There were four knockdowns in the Inoue-Nery fight; Inoue scored the final three, each more vicious than the last.
And you could interpret Inoue’s victory in whichever way you wanted, or bend it to fit whatever narrative you’d already decided on. The comments under Tris Dixon’s initial report from ringside here on BoxingScene spanned the spectrum.
One reader wrote that Inoue “cemented himself as 2nd best pound for pound after crawford…bud dont get sloppy and get planted on the seat of his pants not even when he faces this hard hitting madrimov at 154 just to skillful in the gym every day never out of shape why hes the best on the planet……”
Another reader opined, “Crawford is irrelevant, has an awful resume, and his best win is against a shot recovering alcoholic. INOUE is CLEARLY #1 p4p”
(Stay classy, comments section.)
Tim Bradley said on ESPN after the fight, referring to both Crawford and Inoue, “Their athleticism is godly.” He was separating the two of them from the rest of the current pack.

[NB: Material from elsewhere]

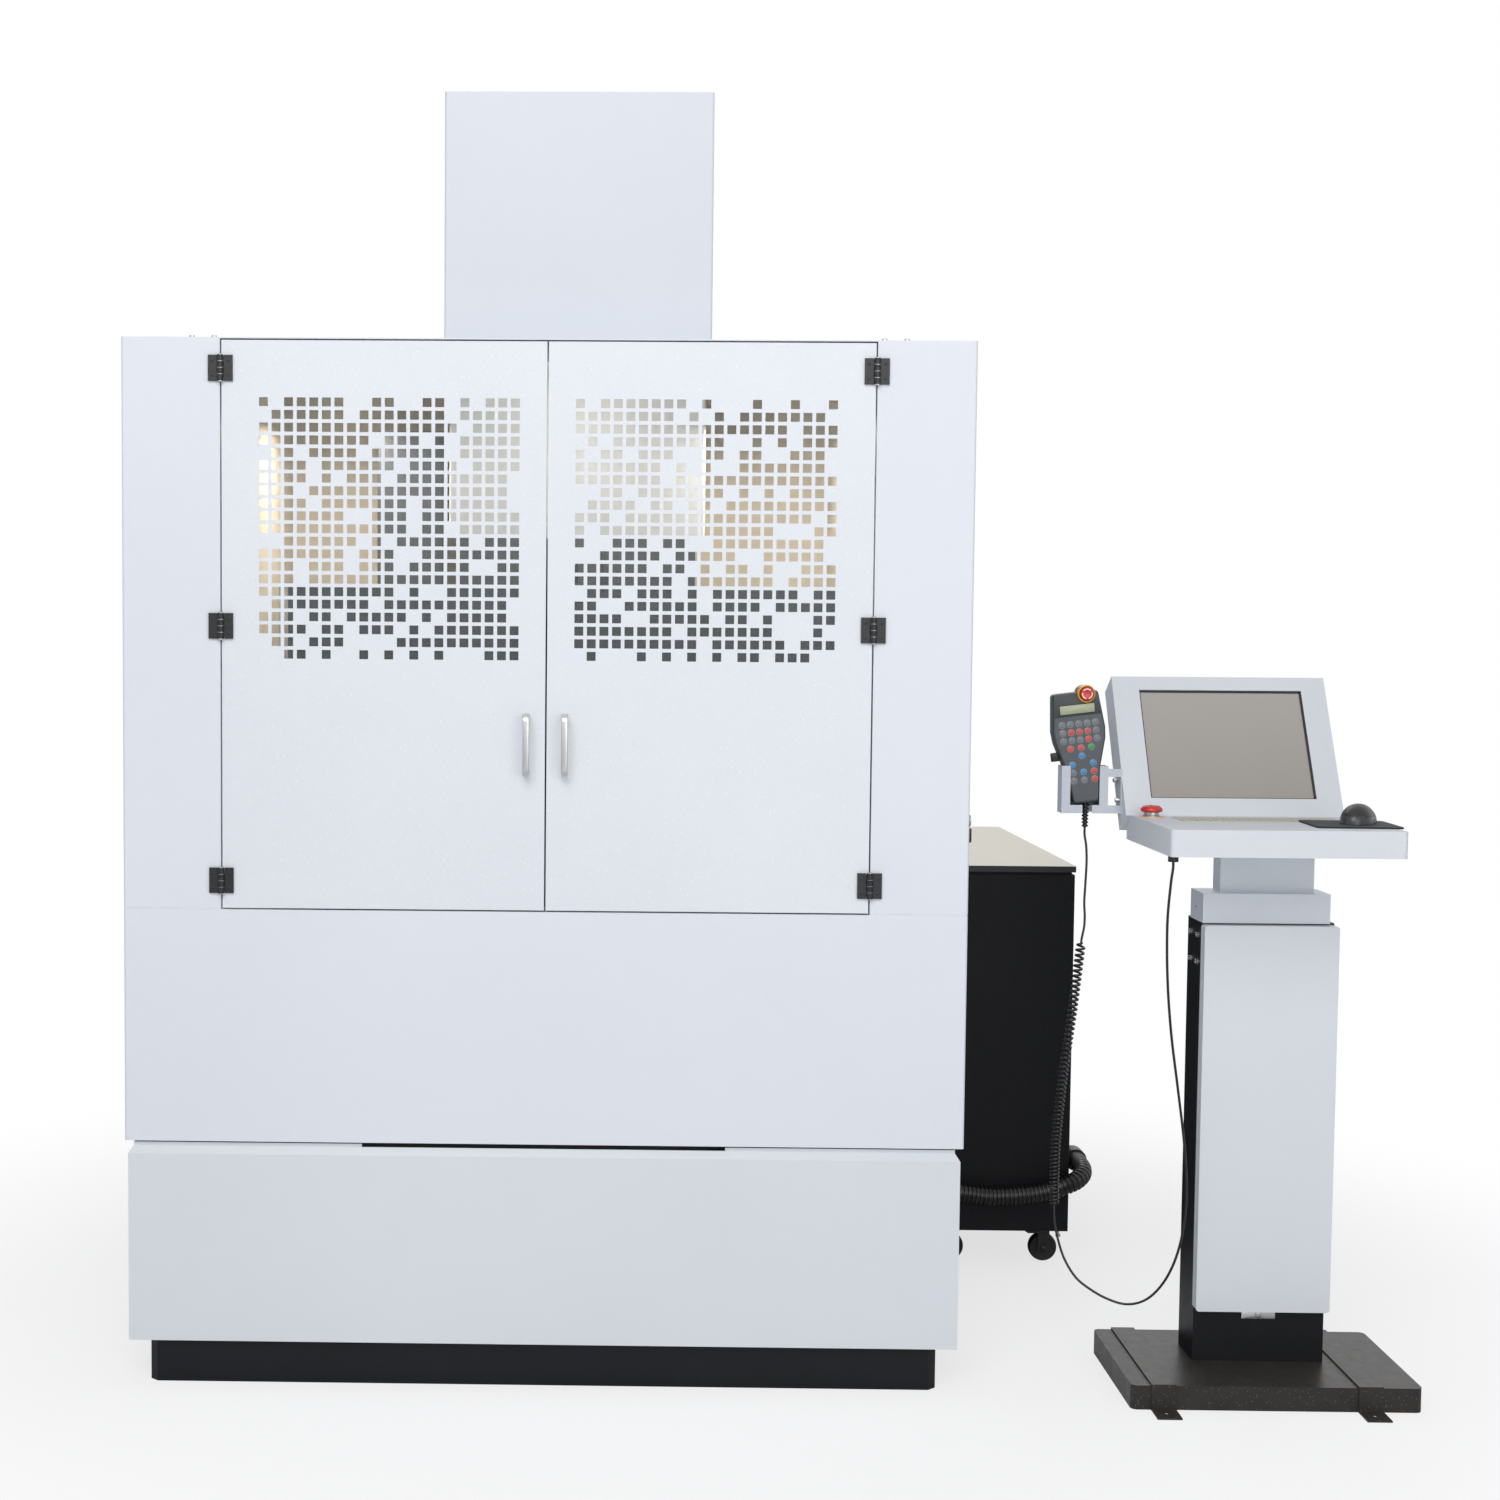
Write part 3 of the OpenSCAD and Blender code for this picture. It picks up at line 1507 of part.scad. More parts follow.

But then there’s Usyk. Here he comes, sneaking into the frame, as he likes to do. He doesn’t dazzle in quite the same way as Inoue and Crawford. His athleticism is certainly impressive, but I wouldn’t call it “godly.” On the eye test, it feels like there’s a bit of distance between the Crawford/Inoue tier and the Usyk/Dmitrii Bivol/Canelo tier.
But good lord, if this former undisputed cruiserweight champ who moved up and defeated Anthony Joshua twice adds to that a win over Fury to claim the undisputed heavyweight title? It won’t matter whether he looks particularly athletic. It can be as ugly as Fury’s win over Wladimir Klitschko, and we’ll have to insert Usyk into the P4P king conversation.
And if it is sensational and Usyk does show something “godly” in Riyadh on May 18, then perhaps that will make this whole pound-for-pound thing easy — aside from the complicated debate over whether it’s Crawford or Inoue who gets the No. 2 spot.